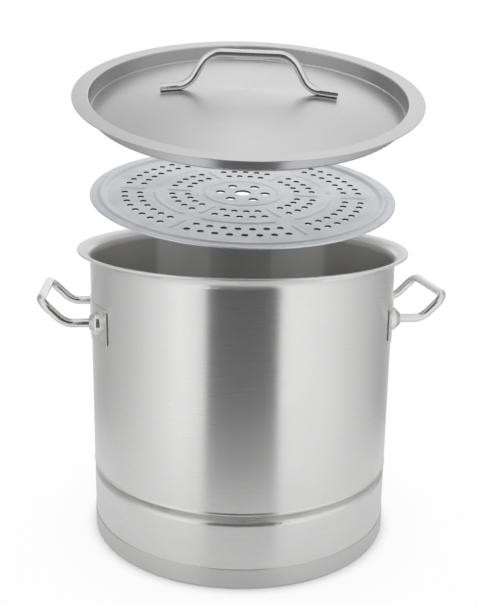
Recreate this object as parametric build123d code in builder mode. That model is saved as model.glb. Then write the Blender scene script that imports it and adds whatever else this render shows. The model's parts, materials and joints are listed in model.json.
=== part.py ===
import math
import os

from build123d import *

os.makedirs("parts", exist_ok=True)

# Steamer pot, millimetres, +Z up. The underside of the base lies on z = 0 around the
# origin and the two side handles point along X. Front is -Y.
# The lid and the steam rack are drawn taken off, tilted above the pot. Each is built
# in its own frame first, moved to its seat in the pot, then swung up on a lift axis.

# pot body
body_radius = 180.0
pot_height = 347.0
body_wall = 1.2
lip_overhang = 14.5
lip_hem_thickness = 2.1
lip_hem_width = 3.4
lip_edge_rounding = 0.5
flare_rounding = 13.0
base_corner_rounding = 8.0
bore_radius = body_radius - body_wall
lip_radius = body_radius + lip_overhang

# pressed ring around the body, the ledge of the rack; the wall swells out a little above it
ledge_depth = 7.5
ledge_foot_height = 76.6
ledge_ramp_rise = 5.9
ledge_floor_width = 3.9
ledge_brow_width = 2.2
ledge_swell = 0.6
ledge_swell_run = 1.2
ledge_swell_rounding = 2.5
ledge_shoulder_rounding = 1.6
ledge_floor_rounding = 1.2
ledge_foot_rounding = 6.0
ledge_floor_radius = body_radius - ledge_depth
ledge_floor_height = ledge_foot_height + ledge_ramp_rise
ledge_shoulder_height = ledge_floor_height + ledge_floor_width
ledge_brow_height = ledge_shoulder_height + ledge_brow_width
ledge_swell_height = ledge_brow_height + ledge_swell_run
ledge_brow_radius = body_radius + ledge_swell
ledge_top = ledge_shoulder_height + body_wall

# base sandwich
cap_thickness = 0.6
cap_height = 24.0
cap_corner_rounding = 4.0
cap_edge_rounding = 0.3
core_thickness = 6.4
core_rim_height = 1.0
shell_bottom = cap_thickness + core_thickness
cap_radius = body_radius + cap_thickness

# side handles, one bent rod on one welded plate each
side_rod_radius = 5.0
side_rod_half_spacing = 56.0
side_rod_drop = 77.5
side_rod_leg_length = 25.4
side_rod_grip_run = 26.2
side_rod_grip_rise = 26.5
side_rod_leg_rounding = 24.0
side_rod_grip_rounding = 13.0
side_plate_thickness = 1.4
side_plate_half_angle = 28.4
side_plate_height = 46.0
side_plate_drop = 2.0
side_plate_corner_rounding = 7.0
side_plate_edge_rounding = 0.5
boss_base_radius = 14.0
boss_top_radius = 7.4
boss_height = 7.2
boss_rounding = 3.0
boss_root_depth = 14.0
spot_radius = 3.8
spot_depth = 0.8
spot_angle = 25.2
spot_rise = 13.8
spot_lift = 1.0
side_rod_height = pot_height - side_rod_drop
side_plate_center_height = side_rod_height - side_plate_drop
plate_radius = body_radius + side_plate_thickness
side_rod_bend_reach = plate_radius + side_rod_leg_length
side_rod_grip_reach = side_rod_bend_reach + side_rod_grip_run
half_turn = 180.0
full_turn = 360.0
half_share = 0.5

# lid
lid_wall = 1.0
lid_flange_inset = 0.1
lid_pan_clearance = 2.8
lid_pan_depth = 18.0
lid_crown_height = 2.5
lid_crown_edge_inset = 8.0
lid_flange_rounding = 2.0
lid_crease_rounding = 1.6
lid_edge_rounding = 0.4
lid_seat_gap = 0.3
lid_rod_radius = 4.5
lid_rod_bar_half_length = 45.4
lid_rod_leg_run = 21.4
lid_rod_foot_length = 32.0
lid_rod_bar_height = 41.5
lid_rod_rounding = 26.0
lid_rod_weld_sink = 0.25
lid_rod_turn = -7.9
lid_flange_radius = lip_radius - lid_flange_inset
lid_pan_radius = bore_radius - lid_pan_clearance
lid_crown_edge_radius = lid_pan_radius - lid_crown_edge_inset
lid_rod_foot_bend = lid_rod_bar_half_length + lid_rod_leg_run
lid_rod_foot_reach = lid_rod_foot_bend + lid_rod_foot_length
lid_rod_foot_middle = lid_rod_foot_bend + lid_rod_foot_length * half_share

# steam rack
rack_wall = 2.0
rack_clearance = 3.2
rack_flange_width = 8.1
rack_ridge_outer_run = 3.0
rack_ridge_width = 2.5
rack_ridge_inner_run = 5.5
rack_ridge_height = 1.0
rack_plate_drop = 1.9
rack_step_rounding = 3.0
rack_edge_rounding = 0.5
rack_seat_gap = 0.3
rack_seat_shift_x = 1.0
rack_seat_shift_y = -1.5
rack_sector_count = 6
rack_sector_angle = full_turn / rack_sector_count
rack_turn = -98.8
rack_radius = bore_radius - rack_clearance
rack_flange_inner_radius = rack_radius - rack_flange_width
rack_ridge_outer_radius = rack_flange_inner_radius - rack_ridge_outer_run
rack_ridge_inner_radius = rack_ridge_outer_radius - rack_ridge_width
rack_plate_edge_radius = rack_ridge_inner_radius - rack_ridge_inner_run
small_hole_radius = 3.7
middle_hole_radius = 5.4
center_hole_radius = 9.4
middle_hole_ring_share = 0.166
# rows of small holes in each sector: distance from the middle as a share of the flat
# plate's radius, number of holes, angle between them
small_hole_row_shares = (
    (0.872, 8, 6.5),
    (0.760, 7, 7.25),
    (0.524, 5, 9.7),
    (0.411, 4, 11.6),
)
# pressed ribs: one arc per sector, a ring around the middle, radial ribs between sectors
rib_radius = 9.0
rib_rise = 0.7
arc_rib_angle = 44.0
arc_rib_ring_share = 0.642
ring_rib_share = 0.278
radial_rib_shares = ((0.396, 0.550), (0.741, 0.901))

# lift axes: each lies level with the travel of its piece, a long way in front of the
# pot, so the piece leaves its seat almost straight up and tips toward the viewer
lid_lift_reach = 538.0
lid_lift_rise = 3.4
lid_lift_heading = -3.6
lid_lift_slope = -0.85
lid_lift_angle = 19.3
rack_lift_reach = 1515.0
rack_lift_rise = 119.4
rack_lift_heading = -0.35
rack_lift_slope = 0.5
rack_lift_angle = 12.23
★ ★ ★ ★
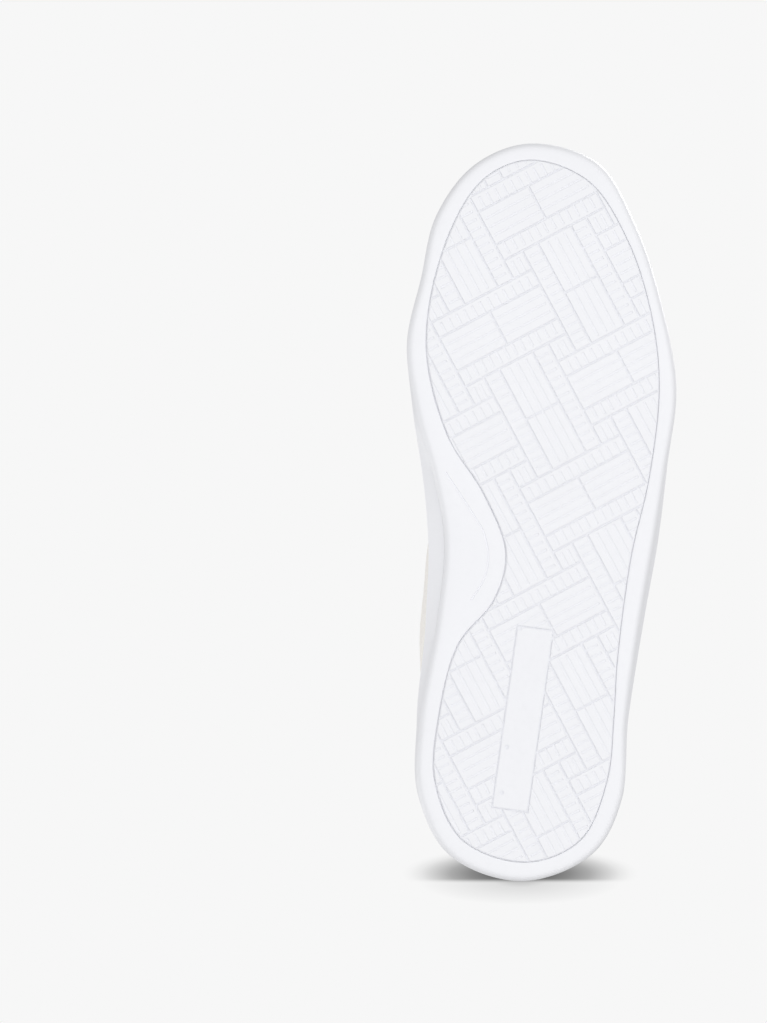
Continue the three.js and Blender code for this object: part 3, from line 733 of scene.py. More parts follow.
★ ★ ★ ★
▸ **INSTRUCTIONS FOR THE TASK**: List each line holding the string "from".

▸ **EXERCISE RESULT**:
from build123d import *
# rows of small holes in each sector: distance from the middle as a share of the flat
Continue the three.js and Blender code for this object: part 3, from line 733 of scene.py. More parts follow.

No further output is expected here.